Dorian does not awake until well after noon the next day. When he gets up, he goes to check the painting. In the light, the change is unmistakable; the face in the portrait has become crueler. While the stunned Dorian tries to come up with some rational explanation for the change, Lord Henry arrives with terrible news: Sibyl committed suicide the previous night. Dorian is stunned, but Lord Henry manages to convince him that he should not go to the police and explain his part in the girl’s death. Lord Henry urges Dorian not to wallow in guilt but, rather, to regard Sibyl’s suicide as a perfect artistic representation of undying love and appreciate it as such. Dorian, who feels numb rather than anguished, is convinced by his friend’s seductive words and agrees to go to the opera with him that very night. When Lord Henry is gone, Dorian reflects that this incident is a turning point in his existence, and he resolves to accept a life of “[e]ternal youth, infinite passion, pleasures subtle and secret, wild joy and wilder sins,” in which his portrait, rather than his own body, will bear the marks of age and experience. Having made this resolution, he joins Lord Henry at the opera.
Dorian’s romance with Sibyl represents the possibility that he will not accept Lord Henry’s philosophy and will instead learn to prize human beings and emotions over art. His love for her allows him to resist Lord Henry’s seductive words, noting to Lord Henry, “When I am with her, I regret all that you have taught me. . . . [T]he mere touch of Sibyl Vane’s hand makes me forget you and all your wrong, fascinating, poisonous, delightful theories.” But just as Lord Henry appreciates Dorian as a work of art rather than as a human being, what Dorian values most about Sibyl is her talent as an actress—her ability to portray an ideal, not her true self. The extent of Lord Henry’s influence is painfully clear as Dorian heartlessly snubs Sibyl, who claims that her real love for him prohibits her from acting out such emotions onstage. Surely, to modern readers, Sibyl’s devotion to Dorian—not to mention her grief over losing him—seems a bit melodramatic. She is a rather thinly drawn character, but she serves two important functions. First, she forces us to question what precisely art is and when its effects are good. Second, she shows the pernicious consequences of a philosophy that places beauty and self-pleasure above consideration for others.

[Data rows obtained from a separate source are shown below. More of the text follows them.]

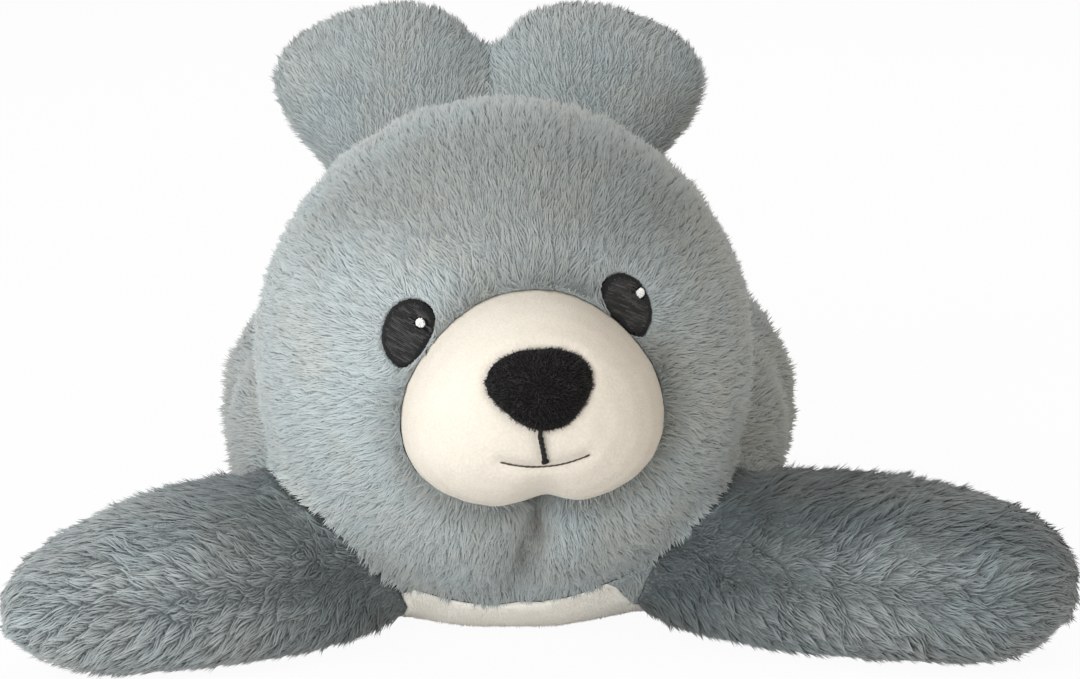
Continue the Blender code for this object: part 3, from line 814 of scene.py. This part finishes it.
def pile_tree():
    """Build the tree that grows locks on a skin."""
    tree, given = new_tree("grow_pile", PILE_INPUTS)
    seed = given["Seed"]
    points = scattered(given, "Spacing", {"Selection": named(tree, "grows", "BOOLEAN")})
    guard = value(tree, "GeometryNodeObjectInfo", {"Object": given["Keep Out"]}, "Geometry",
                  transform_space="RELATIVE")
    gap = value(tree, "GeometryNodeProximity", {0: guard}, "Distance", target_element="FACES")
    close = value(tree, "FunctionNodeCompare", {0: gap, 1: given["Clearance"]},
                  data_type="FLOAT", operation="LESS_THAN")
    kept = value(tree, "GeometryNodeDeleteGeometry", {"Geometry": points, "Selection": close},
                 domain="POINT")

    stray = value(tree, "FunctionNodeRandomValue", {"Seed": seed, 0: (-1, -1, -1), 1: (1, 1, 1)},
                  data_type="FLOAT_VECTOR")
    scale = SWIRLS / given["Clump Size"]
    swirl = value(tree, "ShaderNodeTexNoise", {"Scale": scale, "Detail": 3.0, "Roughness": 0.75},
                  "Color", normalize=False)
    middle = to_tuft(tree, given)
    way = named(tree, "comb") + swirl * given["Ruffle"] + stray * given["Stray"]
    way = way + middle * (given["Tuft"] / given["Length"])

    aside = middle.vector("LENGTH", {}, "Value") / given["Tuft Size"]
    wave = value(tree, "ShaderNodeTexNoise", {"Scale": scale * WAVES, "Detail": 2.0}, "Fac")
    crest = value(tree, "ShaderNodeMapRange", {0: wave, 1: WAVE_LOW, 2: WAVE_HIGH})
    # the crest is low in the slits between tufts; there the locks are shorter, and the pile material
    # paints them darker as shade
    crest = (aside * aside * given["Tuft"] * -TUFT_SLIT).math("ADD", crest, use_clamp=True)
    reach = named(tree, "pile", "FLOAT") * given["Length"] * (crest * CREST_GAIN + SHORTEST)
    reach = reach * random_number(seed + 1.0, *LENGTH_RANGE)
    wide = given["Length"] * given["Thickness"] * random_number(seed + 2.0, *WIDTH_RANGE)
    finish_pile(placed(kept, given["Lock"], way, wide, reach), given, crest)
    return tree


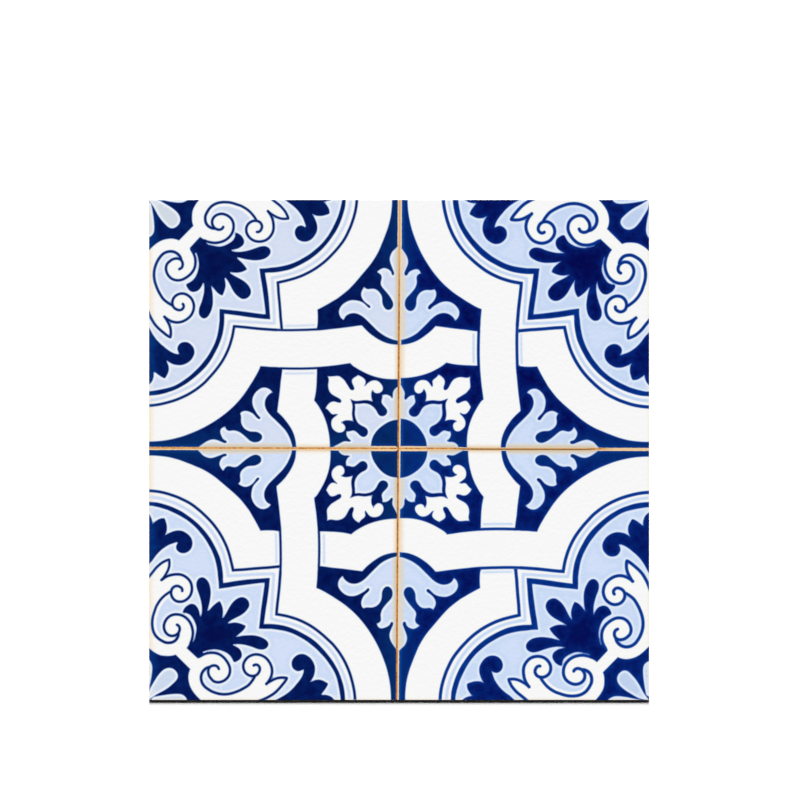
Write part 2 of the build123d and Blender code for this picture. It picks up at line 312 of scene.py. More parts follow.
24.05,39.2 23.75,40.5 23.4,42 22.85,44 22.1,46 21.15,48 19.9,50 18.4,52 16.8,53.75 15,55.4 13.5,56.55
12,57.35 10,58.22 8,59.1 6,59.85 4,60.5 2,60.98 0,61.2 -1,61.25

shade_top soft 0 0.85
41.6,38.85 44,38.85 46.5,38.8 48.5,38.75 50.3,38.65

shade_bottom soft 0 0.9
41.6,53.3 44,53.3 46,53.28 48,53.27 50.2,53.2
"""


def shape_of(block):
    head, outline = block.split("\n", 1)
    name, ink, tone, *widths = head.split()
    widths = tuple(map(float, widths))
    return name, ink, float(tone), widths if len(widths) > 1 else widths[0], outline


SHAPES = [shape_of(block) for block in DRAWING.strip().split("\n\n")]


# Curves through the chosen points; a point marked with ! is a sharp corner
def read(text):
    points, kinks = [], []
    for word in text.split():
        if word.endswith("!"):
            kinks.append(len(points))
            word = word[:-1]
        points.append(tuple(float(n) for n in word.split(",")))
    return points, kinks


def smooth_curve(pts, tolerance=0.008):
    """A cubic through the points, with even curvature at its two ends."""
    n = len(pts)
    if n < 3:
        return list(pts)
    p = np.array(pts)
    h = np.maximum(np.hypot(*(p[1:] - p[:-1]).T), 1e-6)
    system = np.zeros((n, n))
    right = np.zeros((n, 2))
    system[0, :2] = (1, -1)
    system[-1, -2:] = (-1, 1)
    for i in range(1, n - 1):
        system[i, i - 1 : i + 2] = (h[i - 1], 2 * (h[i - 1] + h[i]), h[i])
        right[i] = 6 * ((p[i + 1] - p[i]) / h[i] - (p[i] - p[i - 1]) / h[i - 1])
    bend = np.linalg.solve(system, right)
    out = [tuple(p[0])]
    for i in range(n - 1):
        amount = np.hypot(*(bend[i] + bend[i + 1])) / 2
        steps = max(1, math.ceil(h[i] * math.sqrt(amount / (8 * tolerance))))
        for s in range(1, steps + 1):
            t = s / steps
            w = 1 - t
            q = w * p[i] + t * p[i + 1]
            q = q + h[i] ** 2 / 6 * ((w**3 - w) * bend[i] + (t**3 - t) * bend[i + 1])
            out.append(tuple(q))
    return out


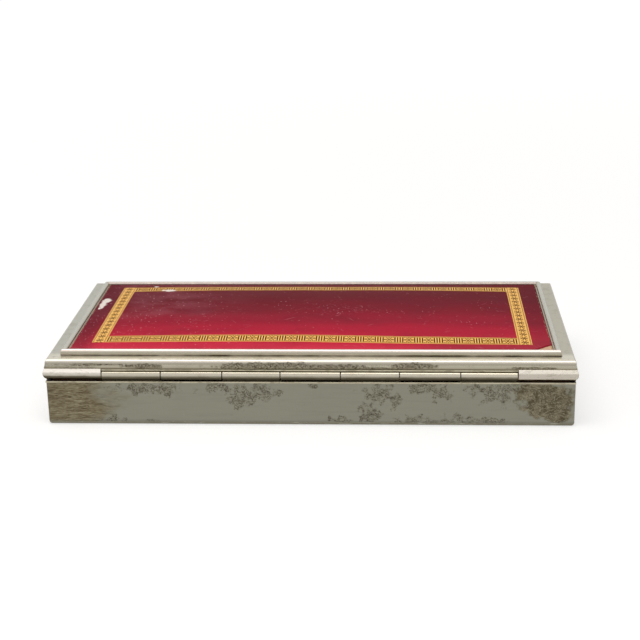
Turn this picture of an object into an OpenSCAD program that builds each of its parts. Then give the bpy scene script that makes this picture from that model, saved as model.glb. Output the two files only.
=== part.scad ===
// Flat silver-plated silverware chest: a low rectangular box with a hinged, moulded lid.
// The lid carries a padded leather panel in a raised frame. The hinge runs along the rear.
// Origin: middle of the underside. +X to the right and +Y to the rear, seen from the front.
// In the profiles, "out" is measured outwards from the outer face of the body's wall.

/* [Body] */
// Length of the box along the hinge
box_w = 300; // [220:1:400]
// Depth of the box from front to hinge
box_d = 149; // [110:1:220]
// Height of the body up to the top of its rim
body_h = 26.5; // [22:0.5:60]
// Thickness of the sheet the body is folded from
wall_t = 1; // [0.8:0.1:1.4]
// Thickness of the base plate, which is also the radius of its rounded edge
base_t = 1.8; // [1.2:0.1:2.4]
// Height of the flat wire soldered round the rim
rim_t = 0.9; // [0.6:0.1:1.4]
// Width of that wire
rim_w = 2.4; // [1.6:0.1:2.6]

/* [Lid] */
// Height from the body's rim to the lid's flat ledge
lid_h = 12.6; // [11:0.1:20]
// Thickness of the drawn sheet moulding
moulding_t = 1; // [0.8:0.1:1.2]
// Radius of the moulding's upper shoulder
shoulder_r = 1.5; // [0.5:0.1:1.6]
// How far the hollow face below the shoulder flares out
cove_flare = 0.7; // [0.4:0.1:1]
// Height of the bead's lower edge above the body's rim
bead_up = 1.5; // [0.8:0.1:1.6]
// Width of the half-round bead round the lid
bead_h = 6.3; // [5.5:0.1:7]
// How far the bead stands out
bead_out = 1.2; // [0.8:0.1:1.4]
// Thickness of the flat plate under the ledge
plate_t = 0.9; // [0.6:0.1:1.4]

/* [Raised frame and leather] */
// Width of the flat ledge outside the raised frame
ledge_w = 7.8; // [5:0.1:12]
// Width of the raised half-round frame
frame_w = 3.1; // [2.4:0.1:4.5]
// Height of the raised frame above the ledge
frame_h = 3.5; // [2:0.1:4]
// Height of the frame's rounded top
frame_round = 1.25; // [0.9:0.05:1.5]
// Width of the thin lip inside the raised frame
lip_w = 0.7; // [0.5:0.1:1.2]
// Height of that lip above the ledge
lip_h = 1.5; // [0.8:0.1:1.8]
// Thickness of the board behind the leather
board_t = 2.6; // [1:0.1:2.8]
// Thickness of the leather
leather_t = 0.8; // [0.5:0.1:1.2]
// Rise of the padded leather from its edge to its middle
crown_h = 3.2; // [1.4:0.1:4]
// Distance from the leather's edge to the flat of its crown
crown_w = 30; // [16:1:40]

/* [Hinge] */
// Height of the hinge's axis above the body's rim
hinge_up = 3.3; // [3.3:0.1:3.8]
// Radius of the hinge barrel
barrel_r = 3; // [2:0.1:3]
// Radius of the hinge pin
pin_r = 0.9; // [0.6:0.1:1.2]
// Number of knuckles, an odd number, of which the body holds one more than the lid
knuckles = 7; // [3:2:9]
// Radial clearance of the pin in the barrel
pin_gap = 0.05; // [0.03:0.01:0.08]
// Gap between neighbouring knuckles
knuckle_gap = 0.5; // [0.2:0.1:0.6]

/* [Interior] */
// Thickness of the floor board
floor_board_t = 2.5; // [1.5:0.5:4]
// Thickness of the wooden lining
liner_t = 3; // [2:0.5:5]
// Height of the wooden lining above the rim
liner_up = 3; // [1:0.5:3.5]
// Thickness of the floor pad
floor_pad_t = 1.5; // [1:0.5:3]
// Height of the cutlery racks
rack_h = 14; // [10:1:16]
// Width of each rack along the box
rack_w = 12; // [8:1:20]
// Distance between the middles of the two racks
rack_span = 156; // [100:1:180]
// Number of notches in each rack
notches = 6; // [3:1:6]
// Width of one notch
notch_w = 12; // [8:1:12]
// Depth of one notch
notch_h = 9; // [6:0.5:9]
// Thickness of the padded lining in the lid
lid_pad_t = 3.2; // [2:0.2:3.4]
// Distance from the board's edge to the padded lining
lid_pad_inset = 1; // [0.5:0.5:4]
// Thickness of the board that carries it
lid_board_t = 2; // [1:0.2:2.2]

/* [Hidden] */
// Clearances: parting line, parts let in, mitred ends, swing of the lid past the barrel
part_gap = 0.3;
let_in = 0.2;
mitre_gap = 0.04;
swing_gap = 0.2;
eps = 0.01;
arc_steps = 12;
$fn = 48;

// The hinge was cut by hand: how far each joint between two knuckles lies off an even pitch
joint_off = [0, -1.6, -1, -1.4, -1, -1.6, -0.2];

// Levels, from the table up
wall_top = body_h - rim_t;
skirt_z = body_h + part_gap;
ledge_z = body_h + lid_h;
plate_top = ledge_z - moulding_t;
bead_z = body_h + bead_up;
bead_top = bead_z + bead_h;
frame_top = ledge_z + frame_h;
board_z = plate_top + board_t;
floor_top = base_t + floor_board_t;
liner_top = body_h + liner_up;
pad_top = floor_top + floor_pad_t;
lid_board_z = plate_top - plate_t - lid_board_t;
lid_pad_z = lid_board_z - lid_pad_t;

// Places measured outwards from the wall's outer face
shelf_out = 0.5;
foot_out = shelf_out;
shoulder_out = foot_out - cove_flare;
frame_out = -ledge_w;
well_out = -(ledge_w + frame_w + lip_w);
barrel_out = -1.6;

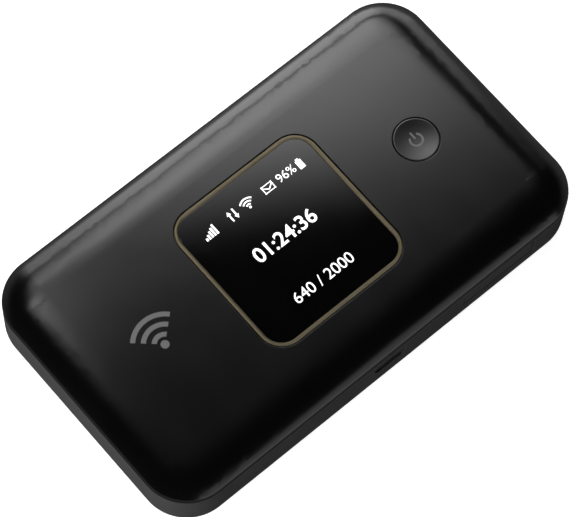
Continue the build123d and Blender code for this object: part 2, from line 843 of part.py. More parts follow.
with BuildPart() as sim_card:
    with BuildSketch(Plane.XY.offset(sim_z)) as card_outline:
        with Locations((sim_x, sim_y)):
            Rectangle(sim_width, sim_length)
        inner_corners = card_outline.vertices().group_by(Axis.Y)[-1].sort_by(Axis.X)
        chamfer(inner_corners[-1], sim_bevel)
        fillet(inner_corners[0], sim_corner)
        fillet(card_outline.vertices().group_by(Axis.Y)[0], sim_corner)
    extrude(amount=sim_thickness)
sim_card.part.label = "sim_card"
export_step(sim_card.part, "parts/sim_card.step")

with BuildPart() as reset_switch_body:
    block((reset_size, reset_size), reset_place, (board_z - switch_height, board_z), edge_break)
    reset_bore = (board_z - switch_height, board_z - sheet * 2)
    disc(reset_radius + plunger_gap, [reset_place], reset_bore, Mode.SUBTRACT)
reset_switch_body.part.label = "reset_switch_body"
export_step(reset_switch_body.part, "parts/reset_switch_body.step")

with BuildPart() as reset_plunger:
    disc(reset_radius, [reset_place], (chassis_plate_z, board_z - sheet * 2 - press_travel - edge_break))
reset_plunger.part.label = "reset_plunger"
export_step(reset_plunger.part, "parts/reset_plunger.step")

# ---------------------------------------------------------------------------
# Battery, its end cap and terminals, and the connector that they touch
# ---------------------------------------------------------------------------

battery_levels = (battery_base_z, battery_base_z + battery_thickness)
terminal_z = battery_base_z + battery_thickness / 2
cap_x = battery_left_x + battery_cap_length / 2
first_terminal_y = battery_y - (terminal_count - 1) / 2 * terminal_pitch
terminal_ys = [first_terminal_y + index * terminal_pitch for index in range(terminal_count)]

with BuildPart() as battery_cell:
    cell_length = battery_length - battery_cap_length
    block((cell_length, battery_width), (battery_x + battery_cap_length / 2, battery_y), battery_levels)
    fillet(battery_cell.edges().filter_by(Axis.Y), edge_break * 2)
battery_cell.part.label = "battery_cell"
export_step(battery_cell.part, "parts/battery_cell.step")

with BuildPart() as battery_cap:
    block((battery_cap_length, battery_width), (cap_x, battery_y), battery_levels)
    fillet(battery_cap.edges().filter_by(Axis.Y).sort_by(Axis.X)[:2], edge_break * 2)
    for terminal_y in terminal_ys:
        cross_block(
            (2 * terminal_thickness, terminal_size),
            (battery_left_x, terminal_z),
            (terminal_y - terminal_size / 3, terminal_y + terminal_size / 3),
            mode=Mode.SUBTRACT,
        )
battery_cap.part.label = "battery_cap"
export_step(battery_cap.part, "parts/battery_cap.step")

with BuildPart() as battery_terminals:
    for terminal_y in terminal_ys:
        cross_block(
            (terminal_thickness, terminal_size),
            (battery_left_x + terminal_thickness / 2, terminal_z),
            (terminal_y - terminal_size / 3, terminal_y + terminal_size / 3),
        )
battery_terminals.part.label = "battery_terminals"
export_step(battery_terminals.part, "parts/battery_terminals.step")

with BuildPart() as battery_connector:
    connector_x = battery_left_x - battery_gap - edge_break - terminal_block[0] / 2
    block(terminal_block, (connector_x, battery_y), (terminal_block_z, board_z))
battery_connector.part.label = "battery_connector"
export_step(battery_connector.part, "parts/battery_connector.step")

with BuildPart() as battery_springs:
    spring_low_x = battery_left_x - battery_gap - edge_break
    spring_high_x = battery_left_x - fit_gap
    for terminal_y in terminal_ys:
        cross_block(
            (spring_high_x - spring_low_x, terminal_size / 2),
            ((spring_low_x + spring_high_x) / 2, terminal_z),
            (terminal_y - terminal_size / 5, terminal_y + terminal_size / 5),
            edge_break,
        )
battery_springs.part.label = "battery_springs"
export_step(battery_springs.part, "parts/battery_springs.step")

# ---------------------------------------------------------------------------
# Upper side of the board: Wi-Fi section and antennas
# ---------------------------------------------------------------------------

with BuildPart() as wifi_shield:
    shield_can(wifi_can_size, wifi_place, (board_top_z, board_top_z + shield_depth), board_top_z)
wifi_shield.part.label = "wifi_shield"
export_step(wifi_shield.part, "parts/wifi_shield.step")

with BuildPart() as wifi_chip:
    block(wifi_chip_size, wifi_place, (board_top_z, board_top_z + chip_height))
wifi_chip.part.label = "wifi_chip"
export_step(wifi_chip.part, "parts/wifi_chip.step")

with BuildPart() as wifi_antennas:
    with BuildSketch(Plane.XY.offset(board_top_z)) as chip_antenna_outline:
        with Locations((-wifi_antenna_x, wifi_antenna_y), (wifi_antenna_x, wifi_antenna_y)):
            Rectangle(*wifi_antenna_size)
    extrude(chip_antenna_outline.sketch, amount=chip_height)
wifi_antennas.part.label = "wifi_antennas"
export_step(wifi_antennas.part, "parts/wifi_antennas.step")

carrier_levels = (board_top_z, board_top_z + carrier_height)
foil_levels = (carrier_levels[1], carrier_levels[1] + foil)

with BuildPart() as antenna_carrier_left:
    block(carrier_size, (-carrier_x, 0), carrier_levels, edge_break)
antenna_carrier_left.part.label = "antenna_carrier_left"
export_step(antenna_carrier_left.part, "parts/antenna_carrier_left.step")

with BuildPart() as antenna_carrier_right:
    block(carrier_size, (carrier_x, 0), carrier_levels, edge_break)
antenna_carrier_right.part.label = "antenna_carrier_right"
export_step(antenna_carrier_right.part, "parts/antenna_carrier_right.step")

with BuildPart() as lte_diversity_antenna:
    meander(foil_size, (-carrier_x, 0), foil_levels, diversity_antenna_slots)
lte_diversity_antenna.part.label = "lte_diversity_antenna"
export_step(lte_diversity_antenna.part, "parts/lte_diversity_antenna.step")

with BuildPart() as lte_main_antenna:
    meander(foil_size, (carrier_x, 0), foil_levels, main_antenna_slots)
lte_main_antenna.part.label = "lte_main_antenna"
export_step(lte_main_antenna.part, "parts/lte_main_antenna.step")
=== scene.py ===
import json
import math

import bmesh
import bpy
from mathutils import Matrix, Vector


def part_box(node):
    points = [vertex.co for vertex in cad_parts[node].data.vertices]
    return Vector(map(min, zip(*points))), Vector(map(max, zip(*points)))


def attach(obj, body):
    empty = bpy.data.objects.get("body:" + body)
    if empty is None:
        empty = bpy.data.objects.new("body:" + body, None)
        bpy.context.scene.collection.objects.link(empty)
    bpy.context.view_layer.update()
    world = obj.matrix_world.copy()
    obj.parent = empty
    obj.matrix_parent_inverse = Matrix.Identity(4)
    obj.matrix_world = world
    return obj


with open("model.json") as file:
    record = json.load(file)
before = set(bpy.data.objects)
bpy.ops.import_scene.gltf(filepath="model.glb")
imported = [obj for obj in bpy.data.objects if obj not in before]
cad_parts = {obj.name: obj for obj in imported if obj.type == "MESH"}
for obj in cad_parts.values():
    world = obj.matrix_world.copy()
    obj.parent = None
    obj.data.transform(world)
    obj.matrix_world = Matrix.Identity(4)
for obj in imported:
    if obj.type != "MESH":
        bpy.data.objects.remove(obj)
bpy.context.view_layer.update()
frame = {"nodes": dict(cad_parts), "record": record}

# Pocket mobile hotspot lying on its back. Everything is in metres in the CAD frame:
# +X runs to the power button, +Y away from the USB port and +Z up out of the display.
MM = 0.001

# ---------------------------------------------------------------------------
# Places taken from the frame
# ---------------------------------------------------------------------------

_, cover_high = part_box("top_cover")
_, window_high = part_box("display_window")
button_low, button_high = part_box("power_button")

print_thickness = 0.01 * MM
button_centre = (button_low + button_high) / 2


# ---------------------------------------------------------------------------
# Node helpers
# ---------------------------------------------------------------------------

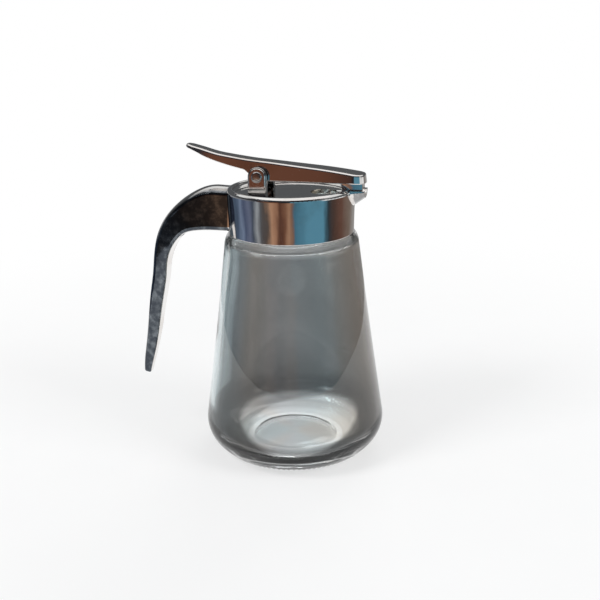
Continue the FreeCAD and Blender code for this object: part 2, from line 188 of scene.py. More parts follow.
# %% Sizes of the jar, in millimetres
HEEL_R, HEEL_H = 42.3, 18.0
FOOT_R, FOOT_W, PUNT_H = 23.2, 2.8, 1.5
SHOULDER_R, SHOULDER_Z, SHOULDER_H = 30.6, 101.5, 4.1
HOLLOW = 0.26
NECK_R, NECK_ROUND, JAR_TOP = 25.4, 1.6, 122.4
WALL, NECK_WALL, LIP = 3.0, 3.5, 0.8
FLOOR_T, FLOOR_R, FLOOR_ROUND = 7.0, 25.5, 11.5
SHOULDER_TOP = SHOULDER_Z + SHOULDER_H
MIDDLE_Z = (HEEL_H + SHOULDER_Z) / 2


def cone_radius(z):
    """The straight line from the top of the heel to the top of the cone."""
    return HEEL_R + (SHOULDER_R - HEEL_R) * (z - HEEL_H) / (SHOULDER_Z - HEEL_H)


def line(a, b, steps):
    """Points from a up to, but without, b: a moves towards b by equal shares."""
    share = np.arange(steps)[:, None] / steps
    return np.array(a) + (np.array(b) - np.array(a)) * share


def corner(a, knee, b, steps):
    """A quarter of an ellipse: a cubic whose handles reach 0.5523 of the way to the knee."""
    t = np.arange(steps)[:, None] / steps
    a, knee, b = map(np.array, (a, knee, b))
    first, second = a + (knee - a) * 0.5523, b + (knee - b) * 0.5523
    return (1 - t) ** 3 * a + 3 * (1 - t) ** 2 * t * first + 3 * (1 - t) * t ** 2 * second + t ** 3 * b


def bow(a, middle, b, steps):
    """A quadratic curve that leaves a towards the middle point and reaches b from it."""
    t = np.arange(steps)[:, None] / steps
    a, middle, b = map(np.array, (a, middle, b))
    return (1 - t) ** 2 * a + 2 * (1 - t) * t * middle + t ** 2 * b


def beyond(a, b, z):
    """The point at height z on the straight line through a and b."""
    return (a[0] + (b[0] - a[0]) * (z - a[1]) / (b[1] - a[1]), z)


waist = (cone_radius(MIDDLE_Z) - 2 * HOLLOW, MIDDLE_Z)
heel, shoulder = (HEEL_R, HEEL_H), (SHOULDER_R, SHOULDER_Z)
foot_in = FOOT_R - FOOT_W
neck_foot = NECK_R + NECK_ROUND
ledge = (neck_foot + NECK_ROUND, SHOULDER_TOP)
inset = WALL / math.cos(math.atan2(HEEL_R - SHOULDER_R, SHOULDER_Z - HEEL_H))
mouth_r = NECK_R - NECK_WALL
ceiling_z, top_z, floor_z = SHOULDER_TOP - WALL, SHOULDER_Z - 0.5, FLOOR_T + FLOOR_ROUND
in_waist = (waist[0] - inset, MIDDLE_Z)
in_top = (cone_radius(top_z) - inset, top_z)
in_foot = (cone_radius(floor_z) - inset, floor_z)
step_in = (in_top[0] - mouth_r) / 2
in_ledge = (mouth_r + step_in, ceiling_z)

PUNT_STEPS, RISE_STEPS, RING_STEPS, HEEL_STEPS = 10, 6, 3, 90
outside = np.concatenate([
    line((0.6, PUNT_H), (foot_in * 0.6, PUNT_H), PUNT_STEPS),
    corner((foot_in * 0.6, PUNT_H), (foot_in * 0.9, PUNT_H), (foot_in, 0), RISE_STEPS),
    line((foot_in, 0), (FOOT_R, 0), RING_STEPS),
    corner((FOOT_R, 0), beyond(waist, heel, 0), heel, HEEL_STEPS),
    bow(heel, waist, shoulder, 60),
    corner(shoulder, beyond(waist, shoulder, SHOULDER_TOP), ledge, 14),
    line(ledge, (neck_foot, SHOULDER_TOP), 2),
    corner((neck_foot, SHOULDER_TOP), (NECK_R, SHOULDER_TOP), (NECK_R, SHOULDER_TOP + NECK_ROUND), 5),
    line((NECK_R, SHOULDER_TOP + NECK_ROUND), (NECK_R, JAR_TOP - LIP), 34),
    corner((NECK_R, JAR_TOP - LIP), (NECK_R, JAR_TOP), (NECK_R - LIP, JAR_TOP), 4),
])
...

Sibyl’s tragic fate enables us to be as critical of Wilde’s philosophies as he himself was at the end of his life.
Sibyl’s claim that Dorian gives her “something higher, something of which all art is but a reflection” stands in undeniable contrast to Lord Henry’s philosophy, in which art is the highest experience and life imitates art rather than vice versa. Indeed, time and again, Lord Henry delights in ignoring the significance of human emotions. Even though Sibyl’s conception of art as a reflection of grand emotions counters Lord Henry’s (and Wilde’s) philosophy of art, it resonates throughout the remainder of the novel. Indeed, Sibyl’s philosophy is echoed in the very portrait of Dorian, since it is a reflection of Dorian’s true self.
The answer to the narrator’s question as to whether the changing portrait “[w]ould … teach [Dorian] to loathe his own soul” is yes, as Dorian grows increasingly uncomfortable over the course of the novel with what the disfigured portrait signifies about himself. As the novel progresses and the painting continues to register the effects of time and dissipation, we see the degree to which Dorian is undone by the sins that his portrait reflects and the degree to which he suffers for allowing the painting to act as a “visible emblem of conscience.” The aging of Dorian’s likeness in the portrait ultimately contradicts some of Lord Henry’s—and Wilde’s—beliefs about art: the painting does not exist in a moral vacuum. Instead, the painting both shows the deleterious effects of sin and gives Dorian a sense of freedom from morality; it thus influences and is influenced by morality.